Ela diz que não é apenas a vítima que pode denunciar. “Qualquer pessoa que tenha conhecimento do fato pode pedir a abertura de um procedimento investigativo tanto na delegacia quanto no conselho de medicina. A denúncia pode ser feita em uma delegacia especializada na relação de consumo, no conselho de medicina ou na delegacia de homicídios em caso de falecimento da vítima”, disse.
Em caso de morte, a jurista explicou que a família deve tomar as medidas cabíveis imediatamente. “A família deve procurar imediatamente uma assessoria jurídica especializada para que os oriente na tomada das medidas judiciais cíveis e penais”, finalizou.
O que diz a Sociedade Brasileira de Cirurgia Plástica no ES
À reportagem, o presidente da Sociedade de Cirurgia Plástica no Espírito Santo, o médico Luiz Fernando Vieira, fez uma diferenciação sobre as obrigações de meio e de resultado, dizendo que há um grande mal entendido a respeito do assunto.
“A cirurgia plástica é uma especialidade médica como todas as outras, também sujeita às intercorrências e complicações pós-operatórias, como toda cirurgia realizada, assim, entendemos que a responsabilidade deve ser de meio. Assim, não existe uma separação entre cirurgia estética e reparadora, a cirurgia plástica é única e indivisível”, disse.
De acordo com o cirurgião, por exemplo, ainda que uma paciente deseje uma cirurgia plástica das mamas, não se descarta que as mudanças no corpo estão diretamente ligadas a mudanças na mente. O foco, no entendimento dele, é a melhora do bem-estar.
“O paciente tem que entender que o resultado nunca será igual ao de outra pessoa. A anatomia é individual, assim, os resultados são únicos. A paciente deve esperar o seu bom resultado, que deve ser adequado ao seu corpo.

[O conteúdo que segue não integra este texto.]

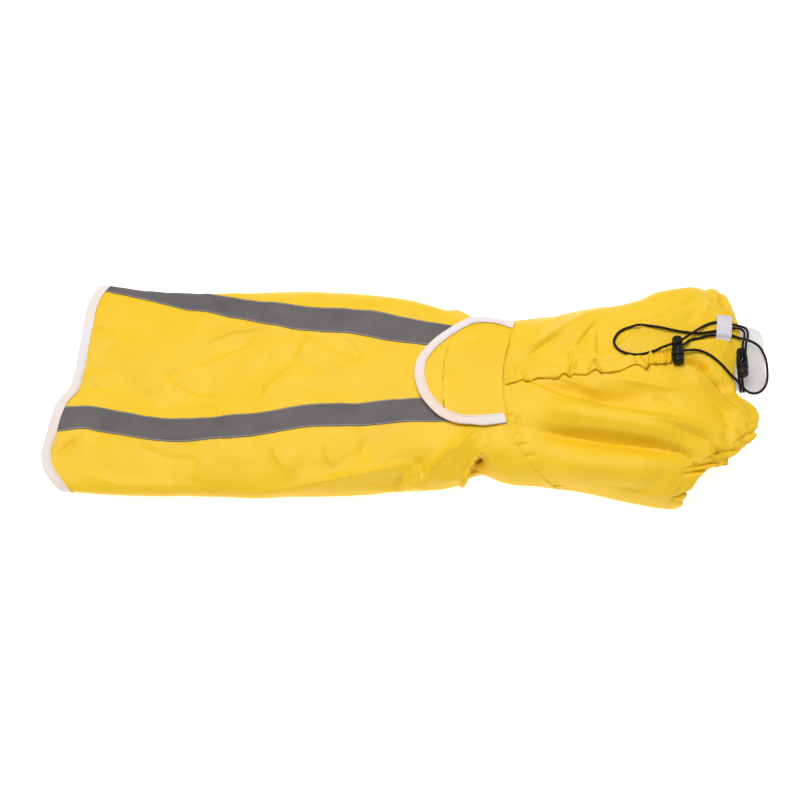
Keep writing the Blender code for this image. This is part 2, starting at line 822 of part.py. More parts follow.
def crown_casing(finish):
    """The gathered casing along the crown, a strip on the hood whose outer face is puckered."""
    start = CASING["x"][0]
    x = np.linspace(start, CASING["x"][-1], CASING_ROWS)[:, None]
    across = np.array([0.0, 0.16, 0.5, 0.84, 1.0])
    upper, lower = (smooth(x, CASING["x"], CASING[edge]) for edge in ("upper", "lower"))
    gathers = sum(
        height * np.exp(-(((x - at) / width) ** 2))
        for at, height, width in zip(*(PUCKERS[column] for column in ("x", "height", "width")))
    )
    around = lower + across * (upper - lower) - 0.5 * gathers * (1 - across)
    u = round_at(x, around)
    x = x + 0 * u
    swell = np.array([0.0, 0.7, 1.0, 0.8, 0.0])
    lift = CASING_LIFT + CLOTH * np.array([0.5, 1, 1, 1, 0.5]) + gathers * swell
    return slab("crown_casing", layer(x, u, lift), layer(x, u, CASING_LIFT + 0 * lift), finish)


def visor(finish):
    u = np.linspace(*VISOR_ROUND, 13)
    around = u * side_length(VISOR_X[1], u)
    short = 0.0
    for radius, away in zip(VISOR_CORNERS, (around - around[0], around[-1] - around)):
        short = short + radius - np.sqrt(radius**2 - np.clip(radius - away, 0, None) ** 2)
    x = rows_of(VISOR_X[0] + 0 * u, VISOR_X[1] - short, u, np.linspace(0, 1, 5))
    droop = VISOR_DROOP * np.clip((x - VISOR_X[0]) / (VISOR_X[1] - VISOR_X[0]), 0, 1) ** 2
    lift = -CLOTH - FACE_DRAW - VISOR_GATHERS - GAP - VISOR - droop
    return wall("visor", x, u, finish, lift, VISOR)


def keeper_tab(finish):
    """A loop of ribbon across the cords, sewn down at both ends."""
    around = TAB_ARCH["around"]
    x = np.array(TAB_X)[:, None] + TAB_SLANT * (around - around[0])
    u = round_at(x, around)
    return wall("keeper_tab", x, u, finish, TAB_ARCH["lift"], TAB)


def placed(made, lock, length, quarter_turns):
    """Lays a piece made along local z on the coat, with z = 0 at the lock's closed end."""
    x, around, lift = lock
    ends = np.array([around, around - length])
    middle = layer(np.array([x]), round_at(x, ends.mean())[None], np.array([lift]))[0]
    along = np.subtract(*coat(np.full(2, x), round_at(x, ends)))
    along /= np.linalg.norm(along)
    out = normals(np.array([x]), round_at(x, ends.mean())[None])[0]
    out -= along * (out @ along)
    out /= np.linalg.norm(out)
    origin = middle + along * length / 2
    axes = Matrix(np.stack([out, np.cross(along, out), along], axis=-1).tolist())
    turn = Matrix.Rotation(quarter_turns * math.pi / 2, 3, "Z")
    made.matrix_world = Matrix.LocRotScale(
        Vector(origin * MM), (axes @ turn).to_quaternion(), None
    )


def turned(name, profile_points, finish, sides=16):
    """A piece turned round local z from (radius, z) points, down its outer side."""
    shape = bmesh.new()
    rings = []
    for radius, z in profile_points:
        if radius == 0:
            rings.append([shape.verts.new((0, 0, z * MM))])
            continue
        angles = (2 * math.pi * side / sides for side in range(sides))
        rings.append(
            [
                shape.verts.new((radius * MM * math.cos(a), radius * MM * math.sin(a), z * MM))
                for a in angles
            ]
        )
    for upper, lower in zip(rings, rings[1:]):
        for side in range(sides):
            following = side + 1
            corners = (
                upper[side % len(upper)],
                lower[side % len(lower)],
                lower[following % len(lower)],
                upper[following % len(upper)],
            )
            shape.faces.new(list(dict.fromkeys(corners)))
    mesh = bpy.data.meshes.new(name)
    shape.to_mesh(mesh)
    shape.free()
    return add(name, mesh, finish)


def cord_lock(name, lock, quarter_turns, finish):
    """A barrel cord lock, closed on its cord: the barrel, with its slot, and the button in its mouth.

    The slot runs up through the barrel or, a quarter turn on, along the coat.
    """
    length = BARREL_LENGTH + BUTTON_LENGTH
    mouth = BUTTON + GAP
    depth = BARREL_LENGTH - BUTTON_DEPTH - GAP
    barrel = turned(
        f"{name}_barrel",
        (
            (0, 0),
            (BARREL - 1.5, 0),
            (BARREL, -1.5),
            (BARREL, -BARREL_LENGTH + 0.8),
            (BARREL - 0.5, -BARREL_LENGTH),
            (mouth, -BARREL_LENGTH),
            (mouth, -depth),
            (0, -depth),
        ),
        finish,
    )
    button = turned(
        f"{name}_button",
        (
            (0, -BARREL_LENGTH + BUTTON_DEPTH),
            (BUTTON, -BARREL_LENGTH + BUTTON_DEPTH),
            (BUTTON, -length + 1.5),
            (BUTTON - 1.5, -length),
            (0, -length),
        ),
        finish,
    )
    slot = slot_cutter(f"{name}_slot")
    for made in (barrel, button, slot):
        placed(made, lock, length, quarter_turns)
    cut = barrel.modifiers.new("slot", "BOOLEAN")
    cut.operation = "DIFFERENCE"
    cut.object = slot


def slot_cutter(name):
    """A bar with rounded ends, through the barrel along local x."""
    shape = bmesh.new()
    radius = SLOT_WIDTH / 2
    reach = SLOT_LENGTH / 2 - radius
    outline_points = []
    for step in range(16):
        angle = 2 * math.pi * (step + 0.5) / 16
        end = reach if math.cos(angle) > 0 else -reach
        across, along = radius * math.sin(angle), radius * math.cos(angle)
        outline_points.append((across, along + end - SLOT_FROM_END))
    rings = [
        [shape.verts.new((x * MM, y * MM, z * MM)) for y, z in outline_points] for x in (-12, 12)
    ]
    shape.faces.new(rings[0])
    shape.faces.new(rings[1][::-1])
    for step in range(16):
        following = (step + 1) % 16
        shape.faces.new((rings[0][following], rings[0][step], rings[1][step], rings[1][following]))
    bmesh.ops.recalc_face_normals(shape, faces=shape.faces)
    mesh = bpy.data.meshes.new(name)
    shape.to_mesh(mesh)
    shape.free()
    made = bpy.data.objects.new(name, mesh)
    bpy.context.scene.collection.objects.link(made)
    made.hide_render = True
    made.display_type = "WIRE"
    return made


def cord_line(route, count):
    """Points along a smooth curve through a route, closer together where it bends, and its length."""
    knots = np.stack([route["x"], route["around"], route["lift"]], axis=-1)
    knots = np.concatenate([2 * knots[:1] - knots[1:2], knots, 2 * knots[-1:] - knots[-2:-1]])
    t = np.linspace(0, 1, 12, endpoint=False)[:, None]
    pieces = [
        before * (-t + 2 * t**2 - t**3) / 2
        + start * (2 - 5 * t**2 + 3 * t**3) / 2
        + end * (t + 4 * t**2 - 3 * t**3) / 2
        + after * (t**3 - t**2) / 2
        for before, start, end, after in zip(knots, knots[1:], knots[2:], knots[3:])
    ]
    x, around, lift = np.concatenate([*pieces, knots[-2:-1]]).T
    points = layer(x, round_at(x, around), lift)
    steps = np.diff(points, axis=0)
    size = np.linalg.norm(steps, axis=-1)
    turn = np.linalg.norm(np.diff(steps / size[:, None], axis=0), axis=-1)
    turn = np.convolve(np.pad(turn, 6, mode="edge"), np.ones(12) / 12, mode="same")[6:-5]
    effort = np.concatenate([[0], np.cumsum(size + CORD_BENDS * turn)])
    at = np.linspace(0, effort[-1], count)
    return np.stack([np.interp(at, effort, column) for column in points.T], axis=-1), size.sum()


def cord(name, route, count, finish):
    points, _ = cord_line(route, count)
    curve = bpy.data.curves.new(name, "CURVE")
    curve.dimensions = "3D"
    curve.bevel_depth = CORD / 2 * MM
    curve.bevel_resolution = 2
    curve.use_fill_caps = True
    spline = curve.splines.new("POLY")
    spline.points.add(len(points) - 1)
    for knot, point in zip(spline.points, points * MM):
        knot.co = (*point, 1)
    curve.materials.append(finish)
    made = bpy.data.objects.new(name, curve)
    bpy.context.scene.collection.objects.link(made)


def main():
    for old in list(bpy.data.objects):
        bpy.data.objects.remove(old, do_unlink=True)

    cloth = material("yellow_cloth", (0.95, 0.58, 0.03), 0.45)
    tape_grey = material("reflective_tape", (0.17, 0.15, 0.15), 0.4)
    white = material("white_binding", (0.82, 0.72, 0.68), 0.7)
    ribbon = material("white_ribbon", (0.8, 0.8, 0.85), 0.5)
    clear = material("clear_visor", (0.75, 0.75, 0.75), 0.15, 0.5)
    black = material("black_cord", (0.02, 0.02, 0.02), 0.6)
    plastic = material("black_plastic", (0.02, 0.02, 0.02), 0.35)

    back_panel(cloth)
    belly_panel(cloth)
    tape("tape_right", BACK_SPANS[0], tape_grey)
    tape("tape_left", sum(BACK_SPANS[:4]), tape_grey)
    tail_binding(white)
    leash_flap(cloth)
    flap_binding(white)

    hood(cloth)
    throat_panel(cloth)
    crown_casing(cloth)
    face_hem(cloth)
    visor(clear)
    keeper_tab(ribbon)

    cord_lock("crown_lock", CROWN_LOCK, 1, plastic)
    cord_lock("brim_lock", BRIM_LOCK, 0, plastic)
    cord("brim_cord", BRIM_ROUTE, CORD_POINTS, black)
    cord("casing_cord", CASING_ROUTE, CORD_POINTS // 2, black)


if __name__ == "__main__":
    main()
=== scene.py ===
"""Scene of the dog raincoat: thin coated cloth, trims, stitching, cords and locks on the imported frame.

Tables are in millimetres, as in the part's source: x runs from the tail hem to the face opening and
distances round the coat run from the crown, to the wearer's left if positive.
"""

import math
from collections import namedtuple

import bmesh
import bpy
import numpy as np
from mathutils import Matrix, Vector


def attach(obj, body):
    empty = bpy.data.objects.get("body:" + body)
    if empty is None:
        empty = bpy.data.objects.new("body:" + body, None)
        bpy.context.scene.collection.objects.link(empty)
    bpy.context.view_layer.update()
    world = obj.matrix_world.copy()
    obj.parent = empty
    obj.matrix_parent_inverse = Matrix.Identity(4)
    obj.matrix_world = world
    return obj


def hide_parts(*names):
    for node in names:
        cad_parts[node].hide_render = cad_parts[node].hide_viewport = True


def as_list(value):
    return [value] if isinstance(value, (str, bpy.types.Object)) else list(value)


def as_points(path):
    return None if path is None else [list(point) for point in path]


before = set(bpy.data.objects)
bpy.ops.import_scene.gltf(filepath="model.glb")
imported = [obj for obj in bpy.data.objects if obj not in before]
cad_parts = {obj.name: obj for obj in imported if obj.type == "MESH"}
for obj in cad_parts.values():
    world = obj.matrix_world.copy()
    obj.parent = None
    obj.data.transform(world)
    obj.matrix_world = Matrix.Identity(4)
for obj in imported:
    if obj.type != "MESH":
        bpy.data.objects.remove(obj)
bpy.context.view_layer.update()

MM = 0.001

# Cloth and trims
CLOTH = 1.5  # wall of one layer of coated cloth
TRIM = 0.8  # wall of tape and binding
GAP = 0.3  # air between pieces that are sewn together
FOLD_GAP = 0.5  # air inside a binding, where it bends over the panel's edge
BINDING = 10.0  # width of the binding round the tail and the leash flap
HEM_STITCH = 8.6  # the stitches press it down this far from its edge
FLAP_TRIM_LIFT = 0.75 + 0.6  # middle of the flap's binding over the flap's underside
TAPE_WIDTH = 26.0
TAPE_END = 0.93  # share of the back's length that the tapes run, to under the flap
TAPE_LIMIT = 0.95  # the left tape is trimmed here, where it runs out under the side at the tail
FACE_HEM = 13.0  # width of the elastic hem round the face
HEM_RISE = FOLD_GAP + TRIM  # the tail end lies on its binding, this far above the table
HEM_FADE = (44.0, 14.0)  # it rises between these distances from the tail edge

# Section of the coat: a flattened dome whose sides turn under
ROLL = 8.0  # radius where a side turns under
DOME_POWER = 2.8  # 2 is an ellipse, more is flatter on top
CROWN_Y = 5.0
MIDDLE_X = 361.75  # distance from the tail end to the origin

# Lengths of cloth, for the spacing of the points on it
ROUND = 292  # from side to side over the crown
BODY = 440
HOOD = 219
THROAT = 130
UNDER = 215  # across the underside
UNDER_HALF = 110.0
SIDE_ARC = 140.0

LEG_X = 415.0
LEGS = (("right", -52.0), ("left", 38.0))  # their y
LEG_SIZE = (60.0, 50.0)


def table(columns, rows):
    """The named columns of a table, as arrays. Commas part its rows."""
    values = [[float(value) for value in row.split()] for row in rows.split(",")]
    return dict(zip(columns.split(), np.array(values).T))


Crease = namedtuple("Crease", "left right height path")


def creases(*groups):
    """Each crease, up to a semicolon: how far it slopes to the left and to the right of its path's
    direction, its height, which is negative for a trough, and the points of its path."""
    made = []
    for crease in ";".join(groups).split(";"):
        sizes, *points = ([float(value) for value in part.split()] for part in crease.split(","))
        made.append(Crease(*sizes, np.array(points)))
    return made


# Outline and height of the coat at stations along it
OUTLINE = table("x right left crown", """
    22 -107.6 128 22, 60 -111 126 24, 100 -112.4 122 27, 160 -112.4 117 31, 260 -112.4 114 36,
    340 -110 105.5 39, 380 -106 93.5 41, 400 -104 89 42, 420 -99 87.5 43, 440 -92.3 81 44,
    460 -97 78 45, 500 -101.5 82.5 50, 540 -108 89 56, 580 -118.5 95 61, 620 -126 106 62,
    640 -126 110.8 60, 680 -123.5 113 55, 720 -117 112 47
""")

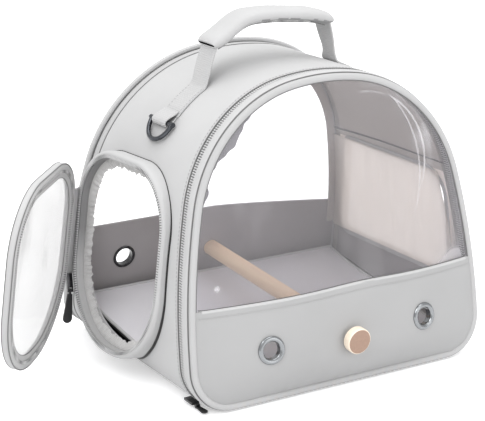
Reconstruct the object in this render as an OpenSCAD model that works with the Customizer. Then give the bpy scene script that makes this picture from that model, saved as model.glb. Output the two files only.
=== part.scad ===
// Soft-sided travel carrier for a small bird: a fabric shell on stiff boards, a clear front that
// zips open, a zipped side door, a mesh window, a perch, a loose floor board and a top handle.
// Seen from the front: +X right, -Y towards the viewer, +Z up. The origin is on the table, under
// the middle of the base.

/* [Body] */
// Greatest width of the body, wall to wall
body_w = 300; // [294:1:306]
// Height of the body at the crown of the roof
body_h = 268; // [264:1:272]
// Depth of the base, front to rear
base_d = 244; // [240:1:248]
// Backward lean of the front, in degrees
front_lean = 7.9; // [7:0.1:8.5]
// Forward lean of the rear, in degrees
rear_lean = 10.1; // [9:0.1:11]
// Radius of the rounded lower corners
corner_r = 38; // [36:1:40]
// Radius of the gently curved side walls
side_r = 590; // [560:10:620]

/* [Shell layers] */
// Thickness of the outer fabric
fabric_t = 1.2; // [0.8:0.1:1.4]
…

As expectativas têm que ser realistas em virtude das limitações individuais dos resultados”, prosseguiu o especialista.
De acordo com Vieira, cabe ao médico oferecer uma condição de tratamento dentro de regras de segurança, como um hospital ou clínica com suporte para situações de urgência, por exemplo, além de empregar técnicas habituais reconhecidas cientificamente.
Além disso, segundo o médico, é muito importante diferenciar erro de insatisfação. “Ao médico cabe oferecer boas práticas nos tratamentos, informar que a evolução é única e que complicações podem acontecer”, finalizou.